Scan the material for the word "points", and copy each line where it shows up.

Stored dataset items:
....................
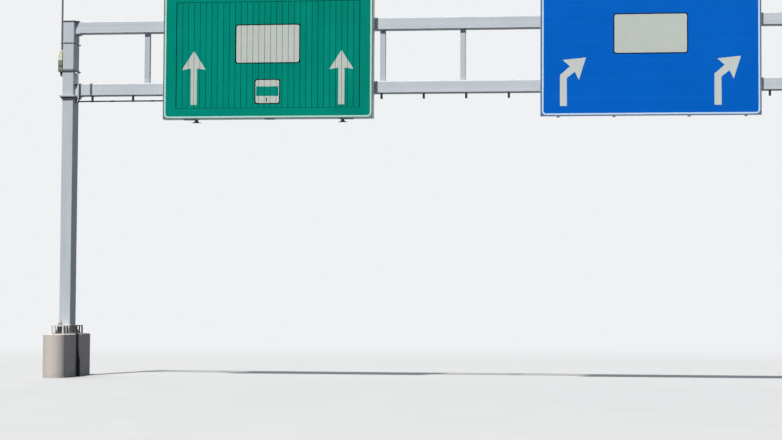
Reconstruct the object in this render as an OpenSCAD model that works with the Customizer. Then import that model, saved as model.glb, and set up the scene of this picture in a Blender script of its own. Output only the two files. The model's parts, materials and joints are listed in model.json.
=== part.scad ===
// Overhead sign gantry: a portal frame over a road, with a ladder beam of two chords and
// vertical posts, a rotating-prism direction sign and a flat lane sign.
// The origin is on the ground, midway between the two plinths. X runs along the beam,
// +Y points away from the approaching traffic and +Z points up.

/* [Portal frame] */
// Distance between the axes of the two columns
span = 16400; // [14600:10:18400]
// Number of equal bays between the columns
bay_count = 10; // [8:1:11]
// Height of the beam's underside above the ground
beam_underside = 5810; // [5400:10:6600]
// Distance from the underside of one chord to the underside of the other
chord_pitch = 1300; // [1100:10:1500]

/* [Chords and posts] */
// Height of a chord's box section
chord_h = 250; // [200:5:300]
// Depth of a chord's box section
chord_d = 220; // [180:5:260]
// Outer corner radius of a chord
chord_r = 18; // [8:1:28]
// Width of the square posts between the chords
post_w = 110; // [80:5:140]
// Outer corner radius of a post
post_r = 9; // [4:1:15]

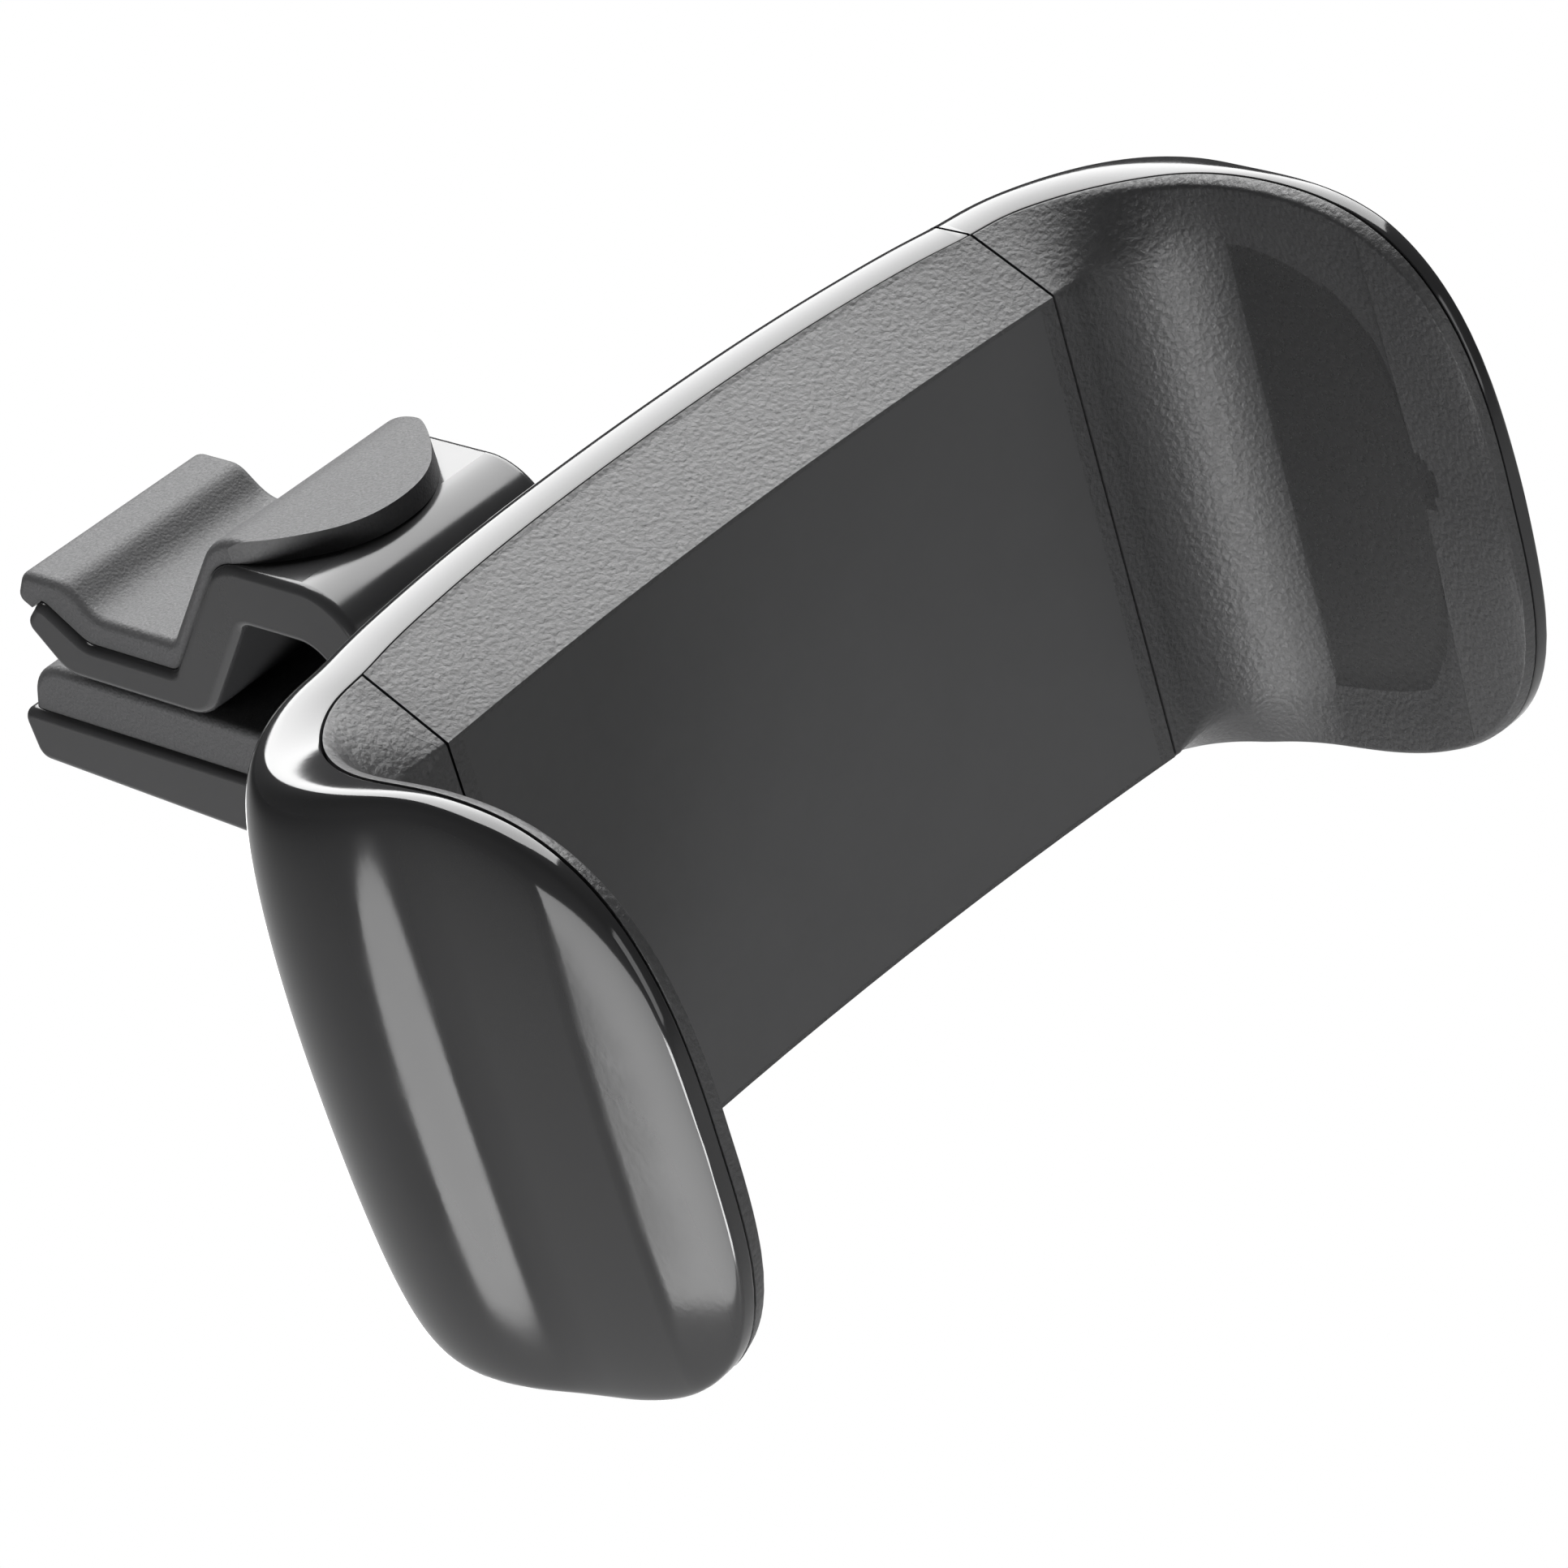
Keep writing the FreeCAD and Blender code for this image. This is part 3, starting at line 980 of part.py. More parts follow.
def make_parts():
    """Every piece of the holder by name, in the cradle's frame."""
    parts = {}
    pad = make_face_pad()
    parts["rear_shell"] = make_rear_shell()
    parts["front_cover"] = make_front_cover(make_cover_blank(), pad)
    parts["face_pad"] = pad
    screws_through = [screw_hole(x, z, JAW_SCREW_HEAD_Y, JAW_SCREW_TIP_Y) for x, z in JAW_SCREWS]
    liner = make_right_jaw_liner()
    parts["left_jaw_liner"] = mirror_x(liner)
    parts["right_jaw_liner"] = liner.cut(jaw_root_pocket(JAW_ROOT_CLEARANCE)).cut(screws_through)
    jaw_shell = make_right_jaw_shell()
    parts["right_jaw_shell"] = jaw_shell.cut(jaw_root_pocket(JAW_ROOT_CLEARANCE)).cut(screws_through)
    parts["jaw_slider"] = make_jaw_slider()
    jaw_tip = JAW_SCREW_TIP_Y + SCREW_TIP_ROOM
    parts["jaw_screws"] = group([screw(x, z, JAW_SCREW_HEAD_Y, jaw_tip) for x, z in JAW_SCREWS])
    parts["cover_screws"] = group([screw(x, z, COVER_SCREW_HEAD_Y, COVER_SCREW_TIP_Y) for x, z in COVER_SCREWS])
    parts["upper_spring"] = make_tension_spring(1)
    parts["lower_spring"] = make_tension_spring(-1)
    parts["ball_stud"] = make_ball_stud()
    parts["ball_seat"] = spherical_ring(BALL_RADIUS + BALL_CLEARANCE, SEAT_OUTER, SEAT_OPENING_DEG)
    parts["ball_socket"] = make_ball_socket()
    parts["socket_retainer"] = make_socket_retainer()
    retainer_tip = RETAINER_BACK_Y + RETAINER_THICKNESS
    parts["retainer_screws"] = group([screw(x, z, RETAINER_FRONT_Y, retainer_tip) for x, z in RETAINER_SCREWS])
    parts["ring_nut"] = make_ring_nut()
    parts["stud_screw"] = screw(0, 0, STUD_SCREW_HEAD_Y, STUD_SCREW_TIP_Y)
    parts["clip_base"] = make_clip_base()
    parts["lower_pad"] = make_lower_pad()
    parts["clip_lever"] = make_clip_lever()
    parts["lever_cover"] = make_lever_cover()
    parts["hinge_pin"] = make_hinge_pin()
    parts["lever_spring"] = make_lever_spring()
    return parts


def main():
    os.makedirs("parts", exist_ok=True)
    grip = V(0, -GRIP_Y, -(VALLEY_Z - LEVER_GRIP_GAP / 2.0))
    for name, shape in make_parts().items():
        shape.translate(grip)
        shape.exportStep("parts/" + name + ".step")
        print(name, shape.isValid(), len(shape.Solids), round(shape.Volume, 1))


main()
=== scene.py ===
import json
import math
import bmesh
import bpy
import numpy as np
from mathutils import Matrix, Vector


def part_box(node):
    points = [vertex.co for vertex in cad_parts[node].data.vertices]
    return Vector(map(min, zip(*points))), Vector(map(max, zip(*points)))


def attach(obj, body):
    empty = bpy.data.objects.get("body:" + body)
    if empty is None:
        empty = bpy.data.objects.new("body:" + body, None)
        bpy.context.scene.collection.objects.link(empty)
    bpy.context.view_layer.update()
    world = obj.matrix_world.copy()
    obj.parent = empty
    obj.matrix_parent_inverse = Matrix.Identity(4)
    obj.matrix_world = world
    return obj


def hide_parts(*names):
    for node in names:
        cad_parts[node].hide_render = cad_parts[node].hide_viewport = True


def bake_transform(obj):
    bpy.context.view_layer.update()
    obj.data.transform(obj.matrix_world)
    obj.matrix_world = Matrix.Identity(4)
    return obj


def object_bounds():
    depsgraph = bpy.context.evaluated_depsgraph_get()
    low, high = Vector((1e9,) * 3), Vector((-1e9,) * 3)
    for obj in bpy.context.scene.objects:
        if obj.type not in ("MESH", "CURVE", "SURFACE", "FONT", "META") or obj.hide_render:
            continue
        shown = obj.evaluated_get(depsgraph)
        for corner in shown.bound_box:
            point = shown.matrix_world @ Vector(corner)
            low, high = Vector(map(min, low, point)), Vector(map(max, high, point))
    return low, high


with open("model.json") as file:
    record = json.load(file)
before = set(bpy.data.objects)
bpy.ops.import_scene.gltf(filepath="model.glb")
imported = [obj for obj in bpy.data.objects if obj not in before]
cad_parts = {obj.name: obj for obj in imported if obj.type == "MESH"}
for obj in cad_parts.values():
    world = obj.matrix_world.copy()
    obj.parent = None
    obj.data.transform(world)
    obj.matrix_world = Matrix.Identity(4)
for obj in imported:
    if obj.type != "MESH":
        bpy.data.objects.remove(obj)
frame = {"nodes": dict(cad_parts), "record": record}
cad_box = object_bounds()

MM = 0.001
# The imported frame's origin, in the cradle's own frame that the forms below are written in
GRIP = np.array([0.0, 47.0, -3.85])


# Camera: the viewing angle fitted to the photograph, in the cradle's frame

AZIMUTH, ELEVATION, ROLL = 37.265, 29.985, -16.733
DISTANCE, LENS, SIDE, RISE = 337.83, 162.05, -2.244, -1.623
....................
Output of the task:
// +Y points away from the approaching traffic and +Z points up.
    points = [vertex.co for vertex in cad_parts[node].data.vertices]
    return Vector(map(min, zip(*points))), Vector(map(max, zip(*points)))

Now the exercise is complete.